→ What you are asked to do
Tally the lines that hold the word "this" and reply with that figure only.

→ Records with modeling code
---
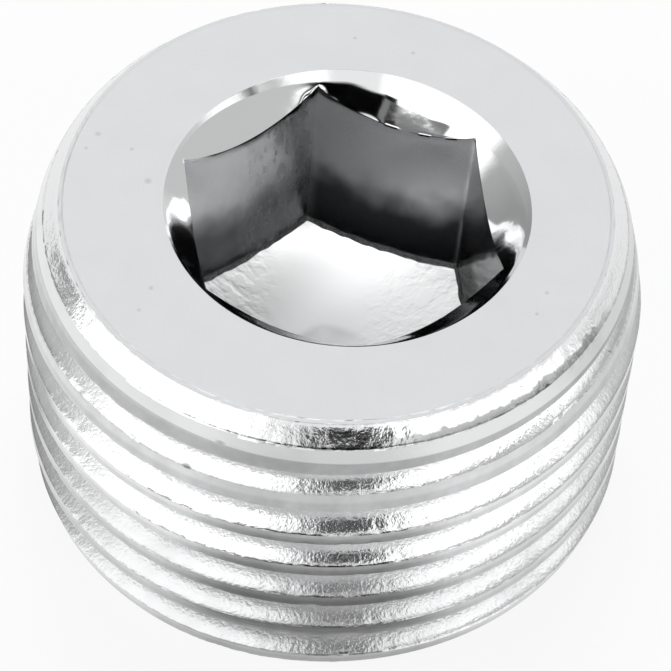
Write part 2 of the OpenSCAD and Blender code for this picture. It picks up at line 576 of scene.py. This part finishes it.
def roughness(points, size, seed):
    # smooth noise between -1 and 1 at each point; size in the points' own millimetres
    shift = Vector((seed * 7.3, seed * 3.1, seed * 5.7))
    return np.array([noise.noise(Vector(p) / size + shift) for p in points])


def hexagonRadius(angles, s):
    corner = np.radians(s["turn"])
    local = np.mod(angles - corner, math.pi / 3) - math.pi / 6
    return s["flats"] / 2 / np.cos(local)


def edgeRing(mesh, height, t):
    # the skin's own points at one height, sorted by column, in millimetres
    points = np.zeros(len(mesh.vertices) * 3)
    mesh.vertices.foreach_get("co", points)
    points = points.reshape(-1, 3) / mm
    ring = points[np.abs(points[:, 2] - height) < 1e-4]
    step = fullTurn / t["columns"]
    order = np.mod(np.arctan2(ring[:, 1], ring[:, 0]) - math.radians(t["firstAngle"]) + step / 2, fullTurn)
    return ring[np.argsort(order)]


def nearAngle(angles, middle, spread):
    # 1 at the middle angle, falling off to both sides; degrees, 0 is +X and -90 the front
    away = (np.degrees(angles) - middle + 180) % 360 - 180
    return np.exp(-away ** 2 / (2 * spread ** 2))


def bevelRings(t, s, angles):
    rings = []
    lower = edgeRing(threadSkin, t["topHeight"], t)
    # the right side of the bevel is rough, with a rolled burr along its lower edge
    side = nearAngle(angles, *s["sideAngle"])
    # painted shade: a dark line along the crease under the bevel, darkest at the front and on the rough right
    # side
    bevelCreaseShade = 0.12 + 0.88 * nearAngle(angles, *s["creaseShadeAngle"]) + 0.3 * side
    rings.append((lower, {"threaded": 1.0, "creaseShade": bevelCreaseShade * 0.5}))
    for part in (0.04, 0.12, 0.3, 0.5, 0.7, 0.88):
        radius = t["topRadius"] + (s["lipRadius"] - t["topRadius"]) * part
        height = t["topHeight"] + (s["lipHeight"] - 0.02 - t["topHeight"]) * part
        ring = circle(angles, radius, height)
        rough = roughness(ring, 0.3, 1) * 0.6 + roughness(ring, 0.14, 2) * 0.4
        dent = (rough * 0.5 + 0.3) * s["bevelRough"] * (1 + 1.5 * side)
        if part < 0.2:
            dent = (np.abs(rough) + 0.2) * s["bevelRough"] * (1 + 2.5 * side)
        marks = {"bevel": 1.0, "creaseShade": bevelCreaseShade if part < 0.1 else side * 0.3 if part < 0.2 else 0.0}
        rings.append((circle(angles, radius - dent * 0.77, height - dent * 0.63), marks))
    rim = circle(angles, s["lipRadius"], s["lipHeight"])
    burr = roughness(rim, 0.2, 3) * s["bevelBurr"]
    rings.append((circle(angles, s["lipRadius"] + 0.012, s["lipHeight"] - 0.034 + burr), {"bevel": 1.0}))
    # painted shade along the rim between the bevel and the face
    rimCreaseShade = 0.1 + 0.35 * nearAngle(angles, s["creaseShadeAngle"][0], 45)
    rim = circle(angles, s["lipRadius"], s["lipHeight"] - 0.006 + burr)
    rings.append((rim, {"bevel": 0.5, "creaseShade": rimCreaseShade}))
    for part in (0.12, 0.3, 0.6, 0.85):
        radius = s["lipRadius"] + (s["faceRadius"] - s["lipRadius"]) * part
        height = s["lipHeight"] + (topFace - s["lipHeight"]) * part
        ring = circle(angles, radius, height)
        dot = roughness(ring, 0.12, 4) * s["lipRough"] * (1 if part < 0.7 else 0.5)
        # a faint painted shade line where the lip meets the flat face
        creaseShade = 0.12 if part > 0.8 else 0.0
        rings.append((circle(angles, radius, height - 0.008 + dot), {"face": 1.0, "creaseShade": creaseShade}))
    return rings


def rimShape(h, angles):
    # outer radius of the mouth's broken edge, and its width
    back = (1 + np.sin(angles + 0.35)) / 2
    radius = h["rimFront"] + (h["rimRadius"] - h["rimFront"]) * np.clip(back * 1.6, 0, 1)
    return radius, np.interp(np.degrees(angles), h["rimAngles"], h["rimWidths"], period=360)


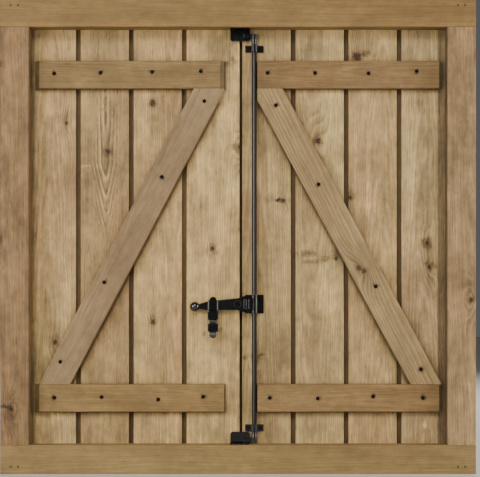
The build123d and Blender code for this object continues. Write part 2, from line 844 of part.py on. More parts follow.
---
→ Problem solution
2